Locate, in the data below, the line that contains "rudderBand.scale(86, 46, 1);" and the line that contains "obj.data.transform(world)"; reproduce exactly those two lines and every line between them, nothing more.

══ Records for the task ══

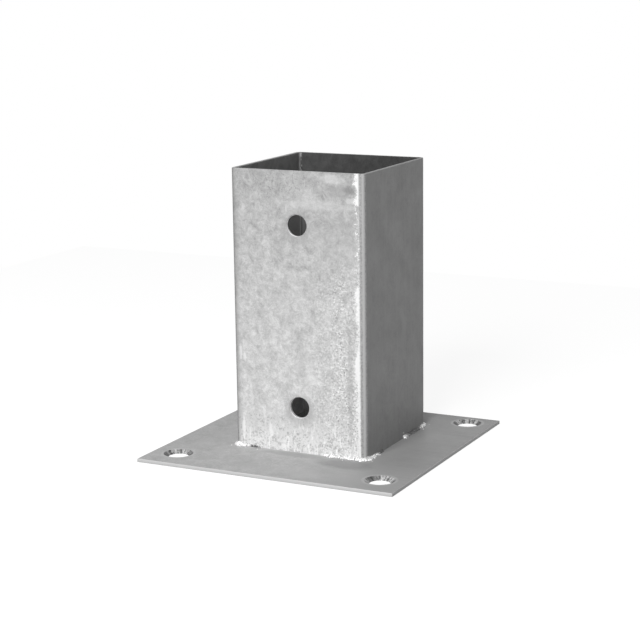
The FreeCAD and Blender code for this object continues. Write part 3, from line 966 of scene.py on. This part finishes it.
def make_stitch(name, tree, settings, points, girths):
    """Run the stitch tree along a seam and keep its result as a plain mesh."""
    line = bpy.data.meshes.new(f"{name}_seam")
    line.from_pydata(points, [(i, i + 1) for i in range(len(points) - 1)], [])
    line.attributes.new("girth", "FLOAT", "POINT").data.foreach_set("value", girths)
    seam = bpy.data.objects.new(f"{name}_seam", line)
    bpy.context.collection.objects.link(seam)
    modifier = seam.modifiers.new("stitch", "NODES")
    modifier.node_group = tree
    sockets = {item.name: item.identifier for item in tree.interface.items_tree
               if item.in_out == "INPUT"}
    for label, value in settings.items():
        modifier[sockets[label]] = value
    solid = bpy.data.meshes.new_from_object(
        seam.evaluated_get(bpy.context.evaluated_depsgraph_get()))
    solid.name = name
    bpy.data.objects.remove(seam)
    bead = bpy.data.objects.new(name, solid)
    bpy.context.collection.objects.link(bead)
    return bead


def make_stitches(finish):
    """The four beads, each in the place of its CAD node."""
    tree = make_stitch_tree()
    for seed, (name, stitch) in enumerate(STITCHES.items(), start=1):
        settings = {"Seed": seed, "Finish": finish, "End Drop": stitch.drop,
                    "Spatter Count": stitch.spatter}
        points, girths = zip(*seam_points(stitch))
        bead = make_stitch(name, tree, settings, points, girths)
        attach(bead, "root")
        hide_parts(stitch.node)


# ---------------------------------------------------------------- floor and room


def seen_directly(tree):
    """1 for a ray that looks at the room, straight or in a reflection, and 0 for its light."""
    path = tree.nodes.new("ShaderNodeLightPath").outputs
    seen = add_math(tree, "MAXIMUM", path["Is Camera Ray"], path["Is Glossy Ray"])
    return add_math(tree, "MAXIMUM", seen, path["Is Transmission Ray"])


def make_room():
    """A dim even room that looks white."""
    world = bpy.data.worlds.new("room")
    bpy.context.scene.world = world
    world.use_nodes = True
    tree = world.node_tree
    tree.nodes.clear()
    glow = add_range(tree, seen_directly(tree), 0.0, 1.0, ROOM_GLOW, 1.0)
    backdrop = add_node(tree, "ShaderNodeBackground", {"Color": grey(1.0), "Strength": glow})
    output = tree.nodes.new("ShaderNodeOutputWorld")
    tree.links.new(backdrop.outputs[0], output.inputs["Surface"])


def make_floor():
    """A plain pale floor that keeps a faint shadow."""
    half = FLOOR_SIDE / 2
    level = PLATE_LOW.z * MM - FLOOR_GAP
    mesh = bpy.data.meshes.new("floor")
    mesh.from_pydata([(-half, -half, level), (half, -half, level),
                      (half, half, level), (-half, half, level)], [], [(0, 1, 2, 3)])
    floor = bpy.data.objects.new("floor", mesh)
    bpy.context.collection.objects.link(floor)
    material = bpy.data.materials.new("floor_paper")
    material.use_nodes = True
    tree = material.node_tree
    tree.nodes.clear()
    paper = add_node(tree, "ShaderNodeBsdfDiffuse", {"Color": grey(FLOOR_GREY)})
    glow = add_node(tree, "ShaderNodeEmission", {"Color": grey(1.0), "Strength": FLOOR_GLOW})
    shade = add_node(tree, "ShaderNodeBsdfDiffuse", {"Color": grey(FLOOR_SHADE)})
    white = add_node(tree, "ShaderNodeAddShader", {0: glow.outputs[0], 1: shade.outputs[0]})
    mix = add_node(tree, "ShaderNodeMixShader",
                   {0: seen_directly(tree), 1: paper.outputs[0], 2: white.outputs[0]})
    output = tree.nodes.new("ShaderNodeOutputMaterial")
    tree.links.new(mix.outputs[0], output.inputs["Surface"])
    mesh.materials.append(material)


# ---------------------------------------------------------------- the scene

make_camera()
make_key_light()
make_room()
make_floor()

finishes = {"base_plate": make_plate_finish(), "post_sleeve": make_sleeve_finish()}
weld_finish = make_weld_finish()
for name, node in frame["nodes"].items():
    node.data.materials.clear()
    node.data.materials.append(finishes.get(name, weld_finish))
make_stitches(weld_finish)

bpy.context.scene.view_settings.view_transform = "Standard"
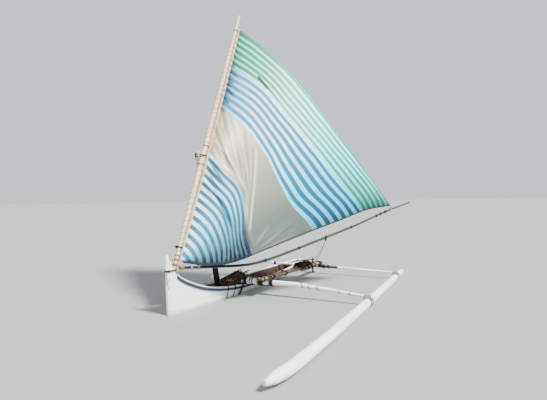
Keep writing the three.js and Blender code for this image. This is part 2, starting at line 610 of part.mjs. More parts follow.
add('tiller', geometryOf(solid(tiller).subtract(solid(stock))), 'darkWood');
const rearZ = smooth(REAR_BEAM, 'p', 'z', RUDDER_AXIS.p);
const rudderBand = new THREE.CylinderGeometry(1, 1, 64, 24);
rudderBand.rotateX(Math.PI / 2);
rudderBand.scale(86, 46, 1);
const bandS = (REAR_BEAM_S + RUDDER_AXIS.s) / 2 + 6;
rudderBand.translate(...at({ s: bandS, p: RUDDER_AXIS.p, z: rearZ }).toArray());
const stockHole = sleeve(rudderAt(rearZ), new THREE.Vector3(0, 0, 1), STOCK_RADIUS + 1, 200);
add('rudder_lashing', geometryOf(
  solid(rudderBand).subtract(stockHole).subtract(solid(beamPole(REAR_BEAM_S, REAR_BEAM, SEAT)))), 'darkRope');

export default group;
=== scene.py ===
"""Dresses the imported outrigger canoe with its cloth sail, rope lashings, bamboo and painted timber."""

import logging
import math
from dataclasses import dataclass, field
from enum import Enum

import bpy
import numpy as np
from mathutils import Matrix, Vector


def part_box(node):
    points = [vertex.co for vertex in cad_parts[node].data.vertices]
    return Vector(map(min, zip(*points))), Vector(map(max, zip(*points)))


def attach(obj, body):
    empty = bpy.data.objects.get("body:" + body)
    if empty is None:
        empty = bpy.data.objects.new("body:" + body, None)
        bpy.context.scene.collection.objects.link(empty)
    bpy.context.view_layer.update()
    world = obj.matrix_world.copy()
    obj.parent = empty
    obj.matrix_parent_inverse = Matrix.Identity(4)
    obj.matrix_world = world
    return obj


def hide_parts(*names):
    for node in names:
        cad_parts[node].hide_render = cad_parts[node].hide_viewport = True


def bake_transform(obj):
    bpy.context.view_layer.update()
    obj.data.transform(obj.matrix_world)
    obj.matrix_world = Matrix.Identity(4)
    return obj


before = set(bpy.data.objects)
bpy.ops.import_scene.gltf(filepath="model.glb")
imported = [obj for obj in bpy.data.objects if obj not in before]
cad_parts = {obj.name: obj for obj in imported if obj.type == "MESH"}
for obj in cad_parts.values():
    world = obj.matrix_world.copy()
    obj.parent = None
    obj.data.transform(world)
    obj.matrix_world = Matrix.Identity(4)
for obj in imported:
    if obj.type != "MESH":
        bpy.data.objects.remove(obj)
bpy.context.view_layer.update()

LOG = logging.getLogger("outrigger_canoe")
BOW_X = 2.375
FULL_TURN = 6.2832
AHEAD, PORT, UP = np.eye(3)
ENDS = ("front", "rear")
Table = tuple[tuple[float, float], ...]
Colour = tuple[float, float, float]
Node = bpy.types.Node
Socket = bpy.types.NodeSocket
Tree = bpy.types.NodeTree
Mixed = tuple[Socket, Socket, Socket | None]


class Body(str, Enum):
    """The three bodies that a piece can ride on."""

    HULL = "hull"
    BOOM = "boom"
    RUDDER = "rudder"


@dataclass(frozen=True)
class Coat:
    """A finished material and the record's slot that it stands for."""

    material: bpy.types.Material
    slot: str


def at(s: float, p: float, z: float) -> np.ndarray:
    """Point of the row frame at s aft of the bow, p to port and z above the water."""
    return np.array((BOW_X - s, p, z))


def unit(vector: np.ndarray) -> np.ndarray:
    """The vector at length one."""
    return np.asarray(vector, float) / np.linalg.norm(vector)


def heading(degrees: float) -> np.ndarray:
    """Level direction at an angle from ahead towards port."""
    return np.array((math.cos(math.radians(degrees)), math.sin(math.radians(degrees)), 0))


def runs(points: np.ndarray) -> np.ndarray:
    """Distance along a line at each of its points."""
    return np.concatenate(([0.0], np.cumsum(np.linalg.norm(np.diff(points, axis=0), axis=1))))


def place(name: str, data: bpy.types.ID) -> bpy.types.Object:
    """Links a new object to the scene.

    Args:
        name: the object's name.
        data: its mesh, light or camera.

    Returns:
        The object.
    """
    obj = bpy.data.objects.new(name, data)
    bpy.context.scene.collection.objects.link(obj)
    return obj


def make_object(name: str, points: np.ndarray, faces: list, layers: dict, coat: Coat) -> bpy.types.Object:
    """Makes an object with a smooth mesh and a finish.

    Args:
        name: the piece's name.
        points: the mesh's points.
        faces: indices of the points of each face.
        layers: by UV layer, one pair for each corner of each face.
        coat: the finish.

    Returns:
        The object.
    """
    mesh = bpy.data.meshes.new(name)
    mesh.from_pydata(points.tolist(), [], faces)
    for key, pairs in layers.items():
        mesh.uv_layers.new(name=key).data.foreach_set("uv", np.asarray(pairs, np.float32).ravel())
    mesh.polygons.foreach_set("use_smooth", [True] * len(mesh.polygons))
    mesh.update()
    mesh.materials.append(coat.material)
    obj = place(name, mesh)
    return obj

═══

Response to the task ▸
rudderBand.scale(86, 46, 1);
const bandS = (REAR_BEAM_S + RUDDER_AXIS.s) / 2 + 6;
rudderBand.translate(...at({ s: bandS, p: RUDDER_AXIS.p, z: rearZ }).toArray());
const stockHole = sleeve(rudderAt(rearZ), new THREE.Vector3(0, 0, 1), STOCK_RADIUS + 1, 200);
add('rudder_lashing', geometryOf(
  solid(rudderBand).subtract(stockHole).subtract(solid(beamPole(REAR_BEAM_S, REAR_BEAM, SEAT)))), 'darkRope');

export default group;
=== scene.py ===
"""Dresses the imported outrigger canoe with its cloth sail, rope lashings, bamboo and painted timber."""

import logging
import math
from dataclasses import dataclass, field
from enum import Enum

import bpy
import numpy as np
from mathutils import Matrix, Vector


def part_box(node):
    points = [vertex.co for vertex in cad_parts[node].data.vertices]
    return Vector(map(min, zip(*points))), Vector(map(max, zip(*points)))


def attach(obj, body):
    empty = bpy.data.objects.get("body:" + body)
    if empty is None:
        empty = bpy.data.objects.new("body:" + body, None)
        bpy.context.scene.collection.objects.link(empty)
    bpy.context.view_layer.update()
    world = obj.matrix_world.copy()
    obj.parent = empty
    obj.matrix_parent_inverse = Matrix.Identity(4)
    obj.matrix_world = world
    return obj


def hide_parts(*names):
    for node in names:
        cad_parts[node].hide_render = cad_parts[node].hide_viewport = True


def bake_transform(obj):
    bpy.context.view_layer.update()
    obj.data.transform(obj.matrix_world)
    obj.matrix_world = Matrix.Identity(4)
    return obj


before = set(bpy.data.objects)
bpy.ops.import_scene.gltf(filepath="model.glb")
imported = [obj for obj in bpy.data.objects if obj not in before]
cad_parts = {obj.name: obj for obj in imported if obj.type == "MESH"}
for obj in cad_parts.values():
    world = obj.matrix_world.copy()
    obj.parent = None
    obj.data.transform(world)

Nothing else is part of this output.